Hal ini dilakukan atas perintah tersangka Charles Sitorus dari PT Perusahaan Perdagangan Indonesia (PPI), yang memerintahkan bawahannya menjalin komunikasi dengan pihak swasta.

"Jadi, sebelum ada penandatanganan kontrak, delapan perusahaan tersebut sudah diundang terlebih dahulu.

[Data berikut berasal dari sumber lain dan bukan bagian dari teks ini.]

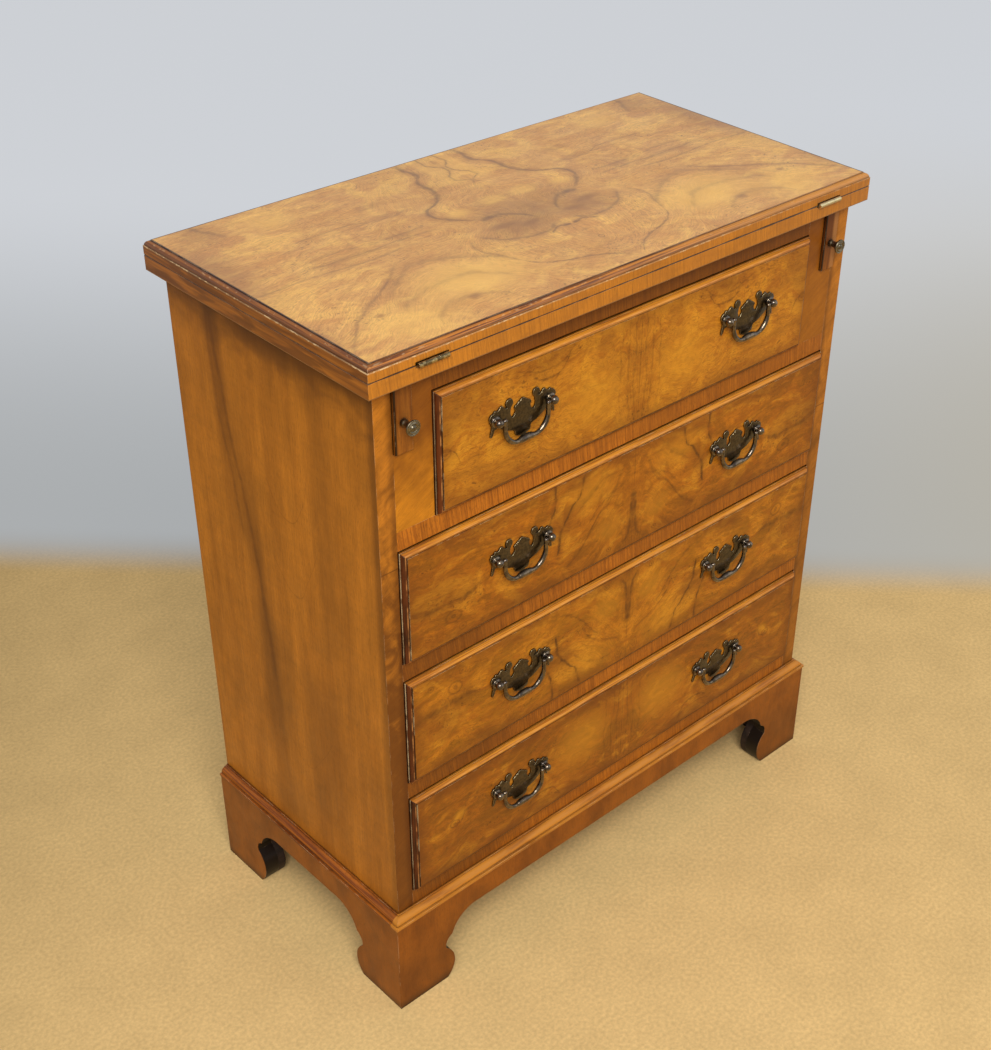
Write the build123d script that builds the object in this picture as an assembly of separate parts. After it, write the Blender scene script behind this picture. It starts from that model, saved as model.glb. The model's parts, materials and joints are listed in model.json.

Sudah diberi tahu bahwa mereka nanti yang akan melakukan pengadaan GKM yang kemudian untuk diolah menjadi GKP dalam rangka stabilisasi harga pasar dan stok gula nasional," ujar Abdul Qohar, Direktur Penyidikan Jampidsus, dalam konferensi pers, Senin (20/1/2025).

Pada Januari 2016, Menteri Perdagangan saat itu, Tom Lembong, mengeluarkan surat penugasan kepada PT PPI untuk mengelola 300.000 ton GKM menjadi GKP bekerja sama dengan produsen gula dalam negeri.

Namun, surat penugasan tersebut justru muncul setelah proses pemilihan perusahaan importir dilakukan secara tertutup.

 "Jadi, penugasannya baru belakangan setelah mereka melakukan rapat empat kali untuk ditunjuk sebagai importir gula," kata Qohar.

PT PPI kemudian membuat perjanjian kerja sama dengan delapan perusahaan tersebut, yang berujung pada diterbitkannya izin impor oleh Kementerian Perdagangan.

Padahal, sesuai ketentuan, impor hanya boleh dilakukan oleh BUMN dan terbatas pada GKP, bukan GKM.

"Terlebih delapan perusahaan gula itu hanya memiliki izin industri sebagai produsen gula rafinasi," ujarnya.

Kejanggalan lainnya terjadi saat Tom Lembong menerbitkan izin impor GKM kepada PT Kebun Tebu Mas (KTM) sebanyak 110.000 ton pada 7 Juni 2016.

Gula hasil olahan dari proses ini tidak didistribusikan oleh PT PPI, melainkan dijual oleh perusahaan swasta melalui distributor afiliasi dengan harga Rp16.000/kg jauh lebih tinggi dari Harga Eceran Tertinggi (HET) saat itu sebesar Rp13.000/kg.

PT PPI bahkan menerima fee dari delapan perusahaan sebesar Rp105/kg dari hasil penjualan tersebut.

"Dengan adanya penerbitan persetujuan impor GKM menjadi gula GKP oleh Menteri Perdagangan saat itu, saudara TTL selaku tersangka, kepada para tersangka yang merupakan pihak swasta, menyebabkan tujuan stabilisasi harga dan pemenuhan stok gula nasional dengan cara operasi pasar pada masyarakat tidak tercapai," pungkas Qohar.